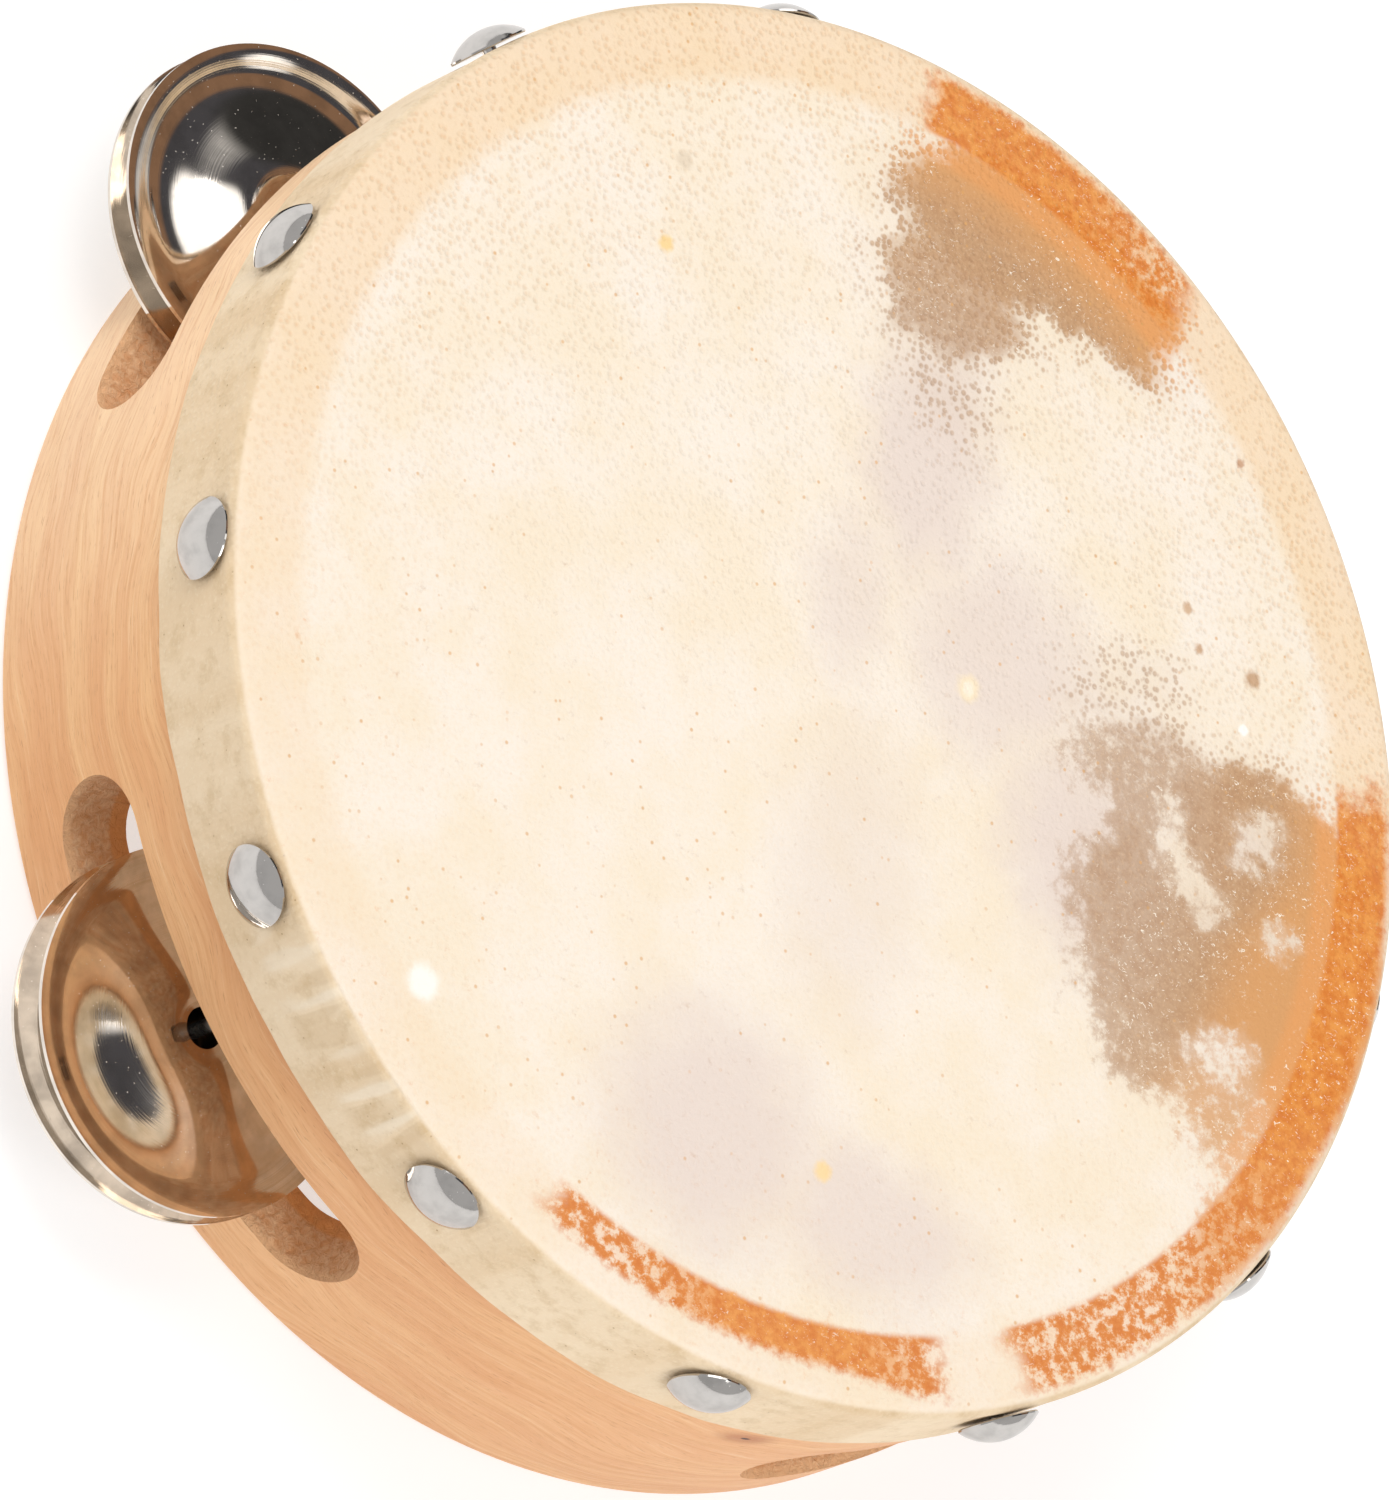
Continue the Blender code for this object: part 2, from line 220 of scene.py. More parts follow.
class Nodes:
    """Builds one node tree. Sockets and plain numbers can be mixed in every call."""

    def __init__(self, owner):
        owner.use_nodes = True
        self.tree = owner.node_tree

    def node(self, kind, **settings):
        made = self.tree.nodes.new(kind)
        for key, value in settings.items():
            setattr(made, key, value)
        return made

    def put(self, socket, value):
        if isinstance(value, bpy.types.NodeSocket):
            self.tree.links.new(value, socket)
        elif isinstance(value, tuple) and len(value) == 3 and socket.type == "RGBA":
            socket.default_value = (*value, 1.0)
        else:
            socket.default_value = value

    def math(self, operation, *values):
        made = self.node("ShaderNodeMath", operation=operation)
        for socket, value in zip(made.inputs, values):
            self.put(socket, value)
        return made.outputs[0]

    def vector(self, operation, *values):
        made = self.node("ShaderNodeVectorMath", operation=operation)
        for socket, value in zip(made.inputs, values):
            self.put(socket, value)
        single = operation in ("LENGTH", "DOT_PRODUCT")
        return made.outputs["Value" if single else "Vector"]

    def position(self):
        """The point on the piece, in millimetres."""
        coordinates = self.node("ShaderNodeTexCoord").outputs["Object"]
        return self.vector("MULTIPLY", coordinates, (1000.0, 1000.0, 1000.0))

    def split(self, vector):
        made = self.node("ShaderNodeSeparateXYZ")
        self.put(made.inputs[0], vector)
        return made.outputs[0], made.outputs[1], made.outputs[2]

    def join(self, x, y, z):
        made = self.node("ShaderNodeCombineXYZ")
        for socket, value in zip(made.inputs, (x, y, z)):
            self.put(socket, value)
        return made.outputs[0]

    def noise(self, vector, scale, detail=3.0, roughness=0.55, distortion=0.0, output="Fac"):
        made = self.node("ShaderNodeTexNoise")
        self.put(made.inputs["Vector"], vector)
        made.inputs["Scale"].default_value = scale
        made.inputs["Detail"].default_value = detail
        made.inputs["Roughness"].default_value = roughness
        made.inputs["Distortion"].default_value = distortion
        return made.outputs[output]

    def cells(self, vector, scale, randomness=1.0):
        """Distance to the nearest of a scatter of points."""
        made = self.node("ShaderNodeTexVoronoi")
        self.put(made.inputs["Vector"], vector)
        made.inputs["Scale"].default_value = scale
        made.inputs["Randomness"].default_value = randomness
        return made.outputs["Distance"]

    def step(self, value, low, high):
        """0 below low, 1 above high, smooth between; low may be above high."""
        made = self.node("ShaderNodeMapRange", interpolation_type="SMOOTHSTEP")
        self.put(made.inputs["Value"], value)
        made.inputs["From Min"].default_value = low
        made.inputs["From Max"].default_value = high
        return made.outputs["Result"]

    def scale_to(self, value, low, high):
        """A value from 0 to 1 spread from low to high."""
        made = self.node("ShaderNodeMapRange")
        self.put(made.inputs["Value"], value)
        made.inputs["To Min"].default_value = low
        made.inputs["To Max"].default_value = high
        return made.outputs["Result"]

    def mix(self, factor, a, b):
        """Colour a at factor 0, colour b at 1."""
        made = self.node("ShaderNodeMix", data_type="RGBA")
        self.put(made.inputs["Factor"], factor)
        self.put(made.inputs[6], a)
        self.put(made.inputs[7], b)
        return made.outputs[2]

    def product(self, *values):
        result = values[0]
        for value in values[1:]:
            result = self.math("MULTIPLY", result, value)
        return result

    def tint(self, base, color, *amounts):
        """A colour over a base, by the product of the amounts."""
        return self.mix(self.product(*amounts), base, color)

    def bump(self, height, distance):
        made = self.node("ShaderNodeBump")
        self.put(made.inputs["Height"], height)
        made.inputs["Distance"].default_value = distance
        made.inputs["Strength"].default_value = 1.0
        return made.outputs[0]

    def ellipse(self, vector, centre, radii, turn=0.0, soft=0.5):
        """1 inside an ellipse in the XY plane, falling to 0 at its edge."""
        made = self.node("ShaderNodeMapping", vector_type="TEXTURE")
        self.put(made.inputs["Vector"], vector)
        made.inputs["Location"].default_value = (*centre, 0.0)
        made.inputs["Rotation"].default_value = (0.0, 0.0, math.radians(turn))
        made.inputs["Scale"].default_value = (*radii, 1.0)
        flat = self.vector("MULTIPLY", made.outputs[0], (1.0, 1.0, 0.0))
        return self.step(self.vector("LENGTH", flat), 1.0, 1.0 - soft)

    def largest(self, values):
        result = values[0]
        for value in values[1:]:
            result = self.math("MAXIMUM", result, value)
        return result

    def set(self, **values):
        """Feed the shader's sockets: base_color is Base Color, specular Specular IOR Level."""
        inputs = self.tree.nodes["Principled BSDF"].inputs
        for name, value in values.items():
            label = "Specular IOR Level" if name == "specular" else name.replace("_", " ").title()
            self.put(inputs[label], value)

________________

Exercise requirements → Give the lines again, exactly as they stand, from the beginning of the data through the line with "self.tree = owner.node_tree".

Result of this exercise →
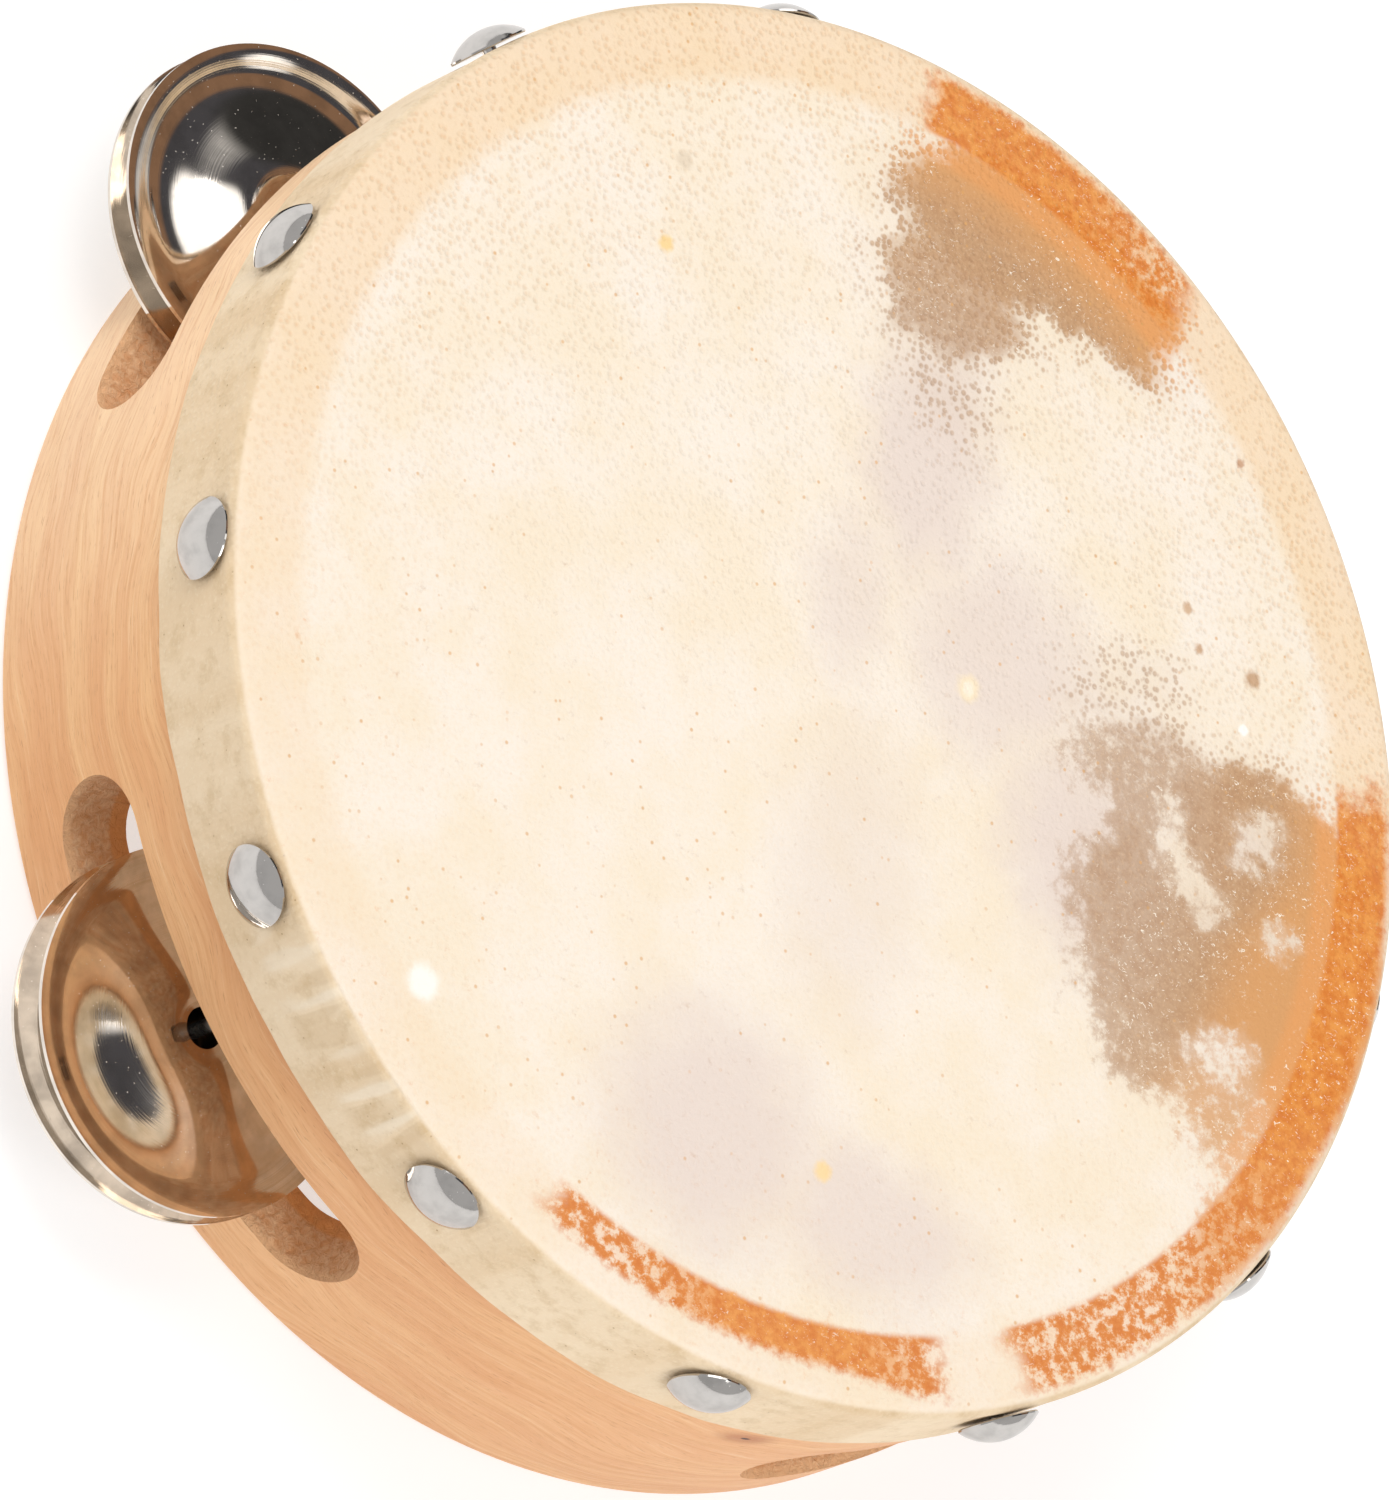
Continue the Blender code for this object: part 2, from line 220 of scene.py. More parts follow.
class Nodes:
    """Builds one node tree. Sockets and plain numbers can be mixed in every call."""

    def __init__(self, owner):
        owner.use_nodes = True
        self.tree = owner.node_tree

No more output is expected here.